How does makeup gas interact with swing provisions?

Swing gas and makeup gas are distinct: swing gas is a built-in volume flexibility mechanism for normal delivery, while makeup gas is a remedial entitlement arising from a prior deficiency payment. When a buyer wishes to exercise upswing rights and draw makeup gas in the same year, the combined request may exceed the seller's delivery capacity. Most contracts specify a priority hierarchy in which current-year ACQ volumes take precedence over makeup drawdowns, with the specific treatment of upswing volumes varying by contract drafting.

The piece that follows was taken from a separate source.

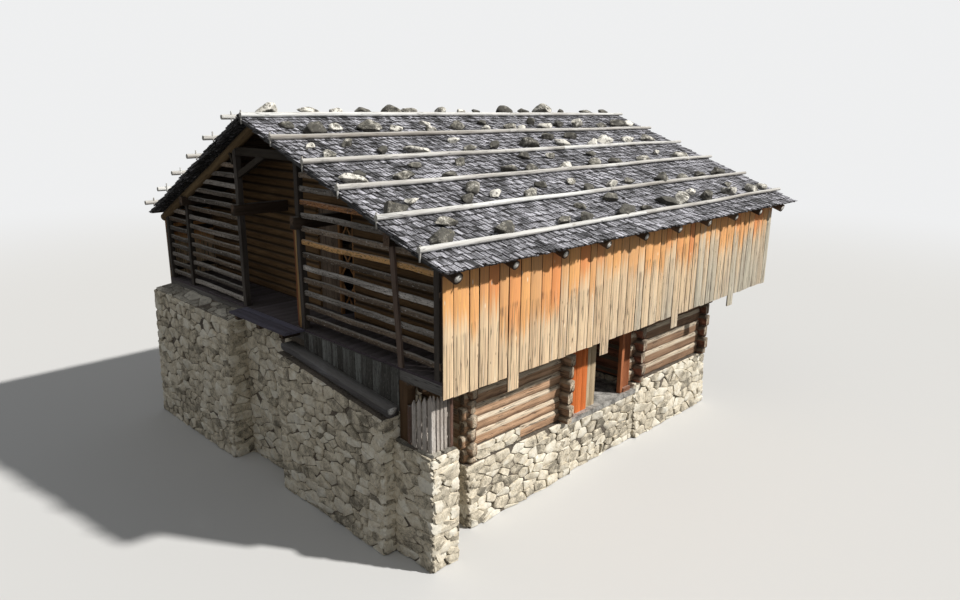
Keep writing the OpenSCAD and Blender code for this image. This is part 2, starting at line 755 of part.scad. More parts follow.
// Boards of one long side, from their low edge up between the rafters
board_count = round(house_l / board_w);
board_pitch = house_l / board_count;
long_first = 5;
long_every = 9;
module cladding(x0, low) {
    difference() {
        span([x0, 0, low], [x0 + clad_t, house_l, min(cover_under(x0), cover_under(x0 + clad_t))]);
        for (i = [0 : rafter_n - 1])
            rafter_notch(i, x0 + clad_t / 2);
    }
}
// Square hole in the boards for one rafter
notch_gap = 15;
function rafter_at(i) = gable_y + i * rafter_pitch;
function rafter_dia(i) = i == 0 || i == rafter_n - 1 ? gable_rafter_d : rafter_d;
module rafter_notch(i, x) {
    d = rafter_dia(i);
    half = d / 2 / cos(pitch_at(x)) + notch_gap;
    span([x - clad_t, rafter_at(i) - d / 2 - notch_gap, axis_z(x, d) - half],
         [x + clad_t, rafter_at(i) + d / 2 + notch_gap, ridge_z]);
}
module cladding_east() color("sandybrown") place() {
    low = floor_z - clad_drop;
    cladding(-clad_t, low);
    for (b = [long_first : long_every : board_count - 1])
        span([-clad_t, b * board_pitch, low - long_drop], [0, (b + 1) * board_pitch, low]);
}
module cladding_west() color("sandybrown") place() cladding(-house_w, wall_top);

// Long timbers of the roof

module eave_plates() color("saddlebrown") place()
    for (s = [0, 1]) {
        xc = s ? plate_w_x : plate_e;
        top = s ? eave_plate_top_w : eave_plate_top_e;
        span([xc - post_w / 2, post_w, top - plate_h], [xc + post_w / 2, back_y - post_w, top]);
    }
plate_front = -120;
module inner_plate_boxes(y0, y1)
    for (x = [door_a, door_b])
        span([x - plate_w / 2, y0, inner_plate_z], [x + plate_w / 2, y1, inner_plate_top]);
module inner_plates() color("saddlebrown") place() inner_plate_boxes(plate_front, back_y);
purlin_out = 500;
module ridge_purlin() color("saddlebrown") place() ridge_box(inner_y - purlin_out, back_y - post_w);
module ridge_box(y0, y1)
    span([-ridge_in - plate_w / 2, y0, ridge_plate_top - plate_h], [-ridge_in + plate_w / 2, y1, ridge_plate_top]);
module plate_boxes(y0, y1) {
    inner_plate_boxes(y0, y1);
    ridge_box(y0, y1);
}

// Posts along the inner plates, below them and on up to the rafters
loft_post_pitch = (rafter_n - 2) / (loft_post_n + 1);
module loft_posts() color("saddlebrown") place()
    for (k = [1 : loft_post_n], x = [door_a, door_b]) {
        y = rafter_at(1 + round(k * loft_post_pitch));
        span([x - post_w / 2, y - post_w / 2, floor_z], [x + post_w / 2, y + post_w / 2, inner_plate_z]);
        difference() {
            span([x - post_w / 2, y - post_w / 2, inner_plate_top],
                 [x + post_w / 2, y + post_w / 2, axis_z(x, rafter_d) - cope]);
            rafter_log(1, y, rafter_d);
            rafter_log(-1, y, rafter_d);
        }
    }

// Rafters of one slope, cut plumb at the ridge and seated on the plates
module rafter_set(side)
    for (i = [0 : rafter_n - 1])
        rafter_log(side, rafter_at(i), rafter_dia(i));
module rafters(side)
    difference() {
        rafter_set(side);
        if (side > 0) span([-house_w, -house_l, 0], [-ridge_in, 2 * house_l, 2 * ridge_z]);
        else span([-ridge_in, -house_l, 0], [house_w, 2 * house_l, 2 * ridge_z]);
        ridge_box(inner_y - purlin_out, back_y - post_w);
        for (s = [0, 1]) {
            xc = s ? plate_w_x : plate_e;
            top = s ? eave_plate_top_w : eave_plate_top_e;
            span([xc - post_w / 2, post_w, top - plate_h], [xc + post_w / 2, back_y - post_w, top]);
        }
    }
module rafters_east() color("tan") place() rafters(1);
module rafters_west() color("tan") place() rafters(-1);

// Covering of each slope, meeting on a plumb joint at the ridge
module slope(x_eave) {
    side = x_eave > -ridge_in ? 1 : -1;
    p = pitch_at(x_eave);
    prism_y(side > 0
            ? [[-ridge_in, cover_under(-ridge_in + 0.001)], [x_eave - cover_t * sin(p), cover_top(x_eave) - cover_t * cos(p)],
               [x_eave, cover_top(x_eave)], [-ridge_in, ridge_z]]
            : [[-ridge_in, cover_under(-ridge_in - 0.001)], [-ridge_in, ridge_z], [x_eave, cover_top(x_eave)],
               [x_eave + cover_t * sin(p), cover_top(x_eave) - cover_t * cos(p)]],
            -verge_front, back_y + verge_back);
}
module roof_east() color("darkgray") place() slope(eave_east);
module roof_west() color("darkgray") place() slope(-house_w - eave_west);

// Weighting poles: evenly spaced up the slope, each with a peg just before the verge
pole_first = 0.09;
pole_last_e = 0.975;
pole_last_w = 0.955;
module roof_poles(side, y_front, last) {
    x_eave = side > 0 ? eave_east : -house_w - eave_west;
    p = side > 0 ? pitch_east : pitch_west;
    for (i = [0 : pole_n - 1]) {
        f = pole_first + i * (last - pole_first) / (pole_n - 1);
        x = x_eave + f * (-ridge_in - x_eave);
        xa = x + side * pole_d / 2 * sin(p);
        za = cover_top(x) + pole_d / 2 * cos(p);
        translate([xa, y_front, za]) rotate([-90, 0, 0])
            cylinder(d = pole_d, h = back_y + verge_back + pole_out_back - y_front);
        peg_y = side > 0 ? y_front + peg_d / 2 + 8 : -verge_front - peg_d / 2 - 12;
        translate([xa, peg_y, za - peg_l * (side > 0 ? 0.85 : 0.45)])
            cylinder(d = peg_d, h = peg_l * (side > 0 ? 1.25 : 1));
    }
}
module roof_poles_east() color("ivory") place() roof_poles(1, -verge_front - pole_out_east, pole_last_e);
module roof_poles_west() color("ivory") place() roof_poles(-1, -verge_front - pole_out_west, pole_last_w);

rubble_wall_west();
rubble_wall_south();
rubble_apron();
rubble_wall_north();
rubble_base_near_room();
rubble_base_far_room();
rubble_corner_pier();
passage_base();
passage_floor();
near_room_wall_east();
near_room_wall_west();
near_room_wall_south();
near_room_wall_north();
far_room_wall_east();
far_room_wall_west();
far_room_wall_south();
far_room_wall_north();
passage_boards();
passage_posts();
passage_sill();
floor_beams();
loft_floor();
corner_prop();
bridge_planks();
bridge_bearers();
front_posts();
front_rails_west();
front_rails_east();
leaning_post();
door_jambs();
door_braces();
skirt_boards();
skirt_log();
picket_screen();
inner_log_wall();
inner_board_panel();
inner_lattice();
back_posts();
back_rails();
side_posts();
side_girts();
cladding_east();
cladding_west();
eave_plates();
inner_plates();
wing_plates();
loft_posts();
ridge_purlin();
rafters_east();
rafters_west();
roof_east();
roof_west();
roof_poles_east();
roof_poles_west();
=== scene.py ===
"""Finish of an alpine hay barn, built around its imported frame: shingles, stones, boards, logs."""

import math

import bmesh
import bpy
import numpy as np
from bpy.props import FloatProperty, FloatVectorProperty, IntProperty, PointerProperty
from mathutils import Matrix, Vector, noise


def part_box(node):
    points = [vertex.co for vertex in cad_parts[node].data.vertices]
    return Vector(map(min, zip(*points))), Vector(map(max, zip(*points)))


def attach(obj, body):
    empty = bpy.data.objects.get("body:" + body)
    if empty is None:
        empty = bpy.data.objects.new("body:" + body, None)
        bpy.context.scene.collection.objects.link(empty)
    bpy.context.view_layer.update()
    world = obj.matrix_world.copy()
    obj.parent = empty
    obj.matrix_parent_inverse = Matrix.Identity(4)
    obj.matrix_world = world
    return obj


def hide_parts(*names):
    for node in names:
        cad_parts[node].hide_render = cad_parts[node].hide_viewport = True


bl_info = {
    "name": "Alpine hay barn",
    "version": (1, 0, 0),
    "blender": (4, 5, 0),
    "location": "3D View > Sidebar > Barn",
    "description": "Shingle roof with stones and poles, clad and slatted loft, log and rubble storey",
    "category": "Add Mesh",
}

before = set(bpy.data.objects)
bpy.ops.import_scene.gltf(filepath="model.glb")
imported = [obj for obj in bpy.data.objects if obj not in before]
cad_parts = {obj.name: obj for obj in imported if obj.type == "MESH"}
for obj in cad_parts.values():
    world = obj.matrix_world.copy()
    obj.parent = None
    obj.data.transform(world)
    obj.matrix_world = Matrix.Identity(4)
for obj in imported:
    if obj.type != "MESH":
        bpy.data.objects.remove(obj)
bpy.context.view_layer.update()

# Metres within which two corners count as level
LEVEL = 0.01

UP = Vector((0, 0, 1))
ALONG_X = Vector((1, 0, 0))
ALONG_Y = Vector((0, 1, 0))


# Sizes and colours a user would change

def length(name, description, default, low=0.0, high=20.0):
    """A length property in metres."""
    return FloatProperty(name=name, description=description, default=default, min=low, max=high,
                         unit="LENGTH", precision=3)


def tint(name, description, default):
    """A colour property, in linear values."""
    return FloatVectorProperty(name=name, description=description, default=default, min=0.0, max=1.0,
                               size=3, subtype="COLOR")


def plain(name, description, default):
    """A property whose unit is in its description, if it has one."""
    return FloatProperty(name=name, description=description, default=default)


def whole(name, description, default, high=1000):
    """A whole number."""
    return IntProperty(name=name, description=description, default=default, min=0, max=high)


class BARN_PG_roof(bpy.types.PropertyGroup):
    """Sizes of what lies on the two slopes."""

    exposure: length("Exposure", "What shows of a shingle along the slope", 0.205)
    shingle_width: length("Shingle width", "Mean width of a shingle", 0.094)
    shingle_length: length("Shingle length", "Length of a shingle", 0.46)
    shingle_thickness: length("Shingle thickness", "Thickness at the butt", 0.021)
    eave_reach: length("Eave reach", "Reach of the lowest shingles past the eave", 0.03)
    batten_pitch: length("Batten pitch", "Spacing of the battens under the shingles", 0.34)
    pole_girth: length("Pole thickness", "Mean thickness of a weighting pole", 0.100)
    west_stones: whole("Uphill stones", "Stones on each row of the uphill slope", 13, 40)
    seed: whole("Seed", "Seed of everything uneven on the roof", 5)


class BARN_PG_walls(bpy.types.PropertyGroup):
    """Sizes of boards, planks and rubble."""

    board_low: length("Narrowest board", "Smallest width of a cladding board", 0.20)
    board_high: length("Widest board", "Largest width of a cladding board", 0.37)
    board_gap: length("Board gap", "Gap between two cladding boards", 0.014)
    uphill_gap: length("Uphill board gap", "Gap between two boards of the uphill side", 0.002)
    plank_width: length("Plank width", "Mean width of a floor plank", 0.26)
    rubble_size: length("Rubble stone", "Mean width of a rubble stone", 0.33)
    joint: length("Joint", "Width of the joints in the rubble", 0.020)
    seed: whole("Seed", "Seed of everything uneven on the walls", 11)


class BARN_PG_colours(bpy.types.PropertyGroup):
    """Main colours, as linear values."""

    sunburnt: tint("Sunburnt board", "Upper end of the cladding", (1.0, 0.465, 0.175))
    tan_board: tint("Tan board", "Middle of the cladding", (0.93, 0.685, 0.45))
    silver_board: tint("Silver board", "Weathered end of the cladding", (0.54, 0.51, 0.425))
    shingle: tint("Shingle", "Middle grey of the shingles", (0.195, 0.194, 0.212))
    peeled: tint("Peeled pole", "Pale wood of the weighting poles", (0.545, 0.525, 0.49))
    old_brown: tint("Old brown wood", "Posts, plates and rafters", (0.070, 0.047, 0.032))
    old_grey: tint("Old grey wood", "Rails, pickets and planks", (0.18, 0.165, 0.15))
    hewn: tint("Hewn log", "Faces of the stable logs", (0.43, 0.27, 0.165))
    limestone: tint("Rubble", "Middle tone of the rubble", (0.76, 0.675, 0.52))
    field_stone: tint("Roof stone", "Middle tone of the stones on the roof", (0.28, 0.265, 0.225))
    floor: tint("Floor", "Plain floor", (0.70, 0.70, 0.69))


class BARN_PG_stage(bpy.types.PropertyGroup):
    """Camera and lights."""

    lens: plain("Lens", "Focal length in mm on a 36 mm film", 27.0)
    yaw: plain("Yaw", "Turn of the camera round the barn, in degrees", 44.6)
    pitch: plain("Pitch", "Tilt of the camera below the horizon, in degrees", 15.0)
    roll: plain("Roll", "Roll of the camera, in degrees", 0.5)
    sun: plain("Key light", "Strength of the key light", 4.05)
    sky: plain("Fill light", "Strength of the even light", 0.26)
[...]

Why Makeup Gas Matters in Oil and Gas

Makeup gas provisions are a fundamental risk allocation mechanism in long-term gas supply contracts, determining how the economic consequences of volume imbalances are shared between buyers and sellers over the life of a contract that may span 20 to 25 years. For sellers, the take-or-pay structure and its associated makeup gas obligation provides revenue certainty that justifies the capital investment in upstream production, pipelines, and liquefaction plants; without the guarantee of minimum revenue regardless of buyer offtake, the economics of major gas infrastructure projects would be far more difficult to finance. For buyers, the makeup gas right transforms a take-or-pay payment from a pure penalty into a prepayment for future supply, limiting the financial loss from periods of demand contraction. In an era of energy transition, LNG market liberalization, and volatile gas demand, the treatment of makeup gas in contract renegotiations, arbitrations, and force majeure disputes has become one of the most commercially significant areas of gas contract law, with billions of dollars of value hinging on how makeup periods, drawdown caps, and seller convenience provisions are interpreted and applied.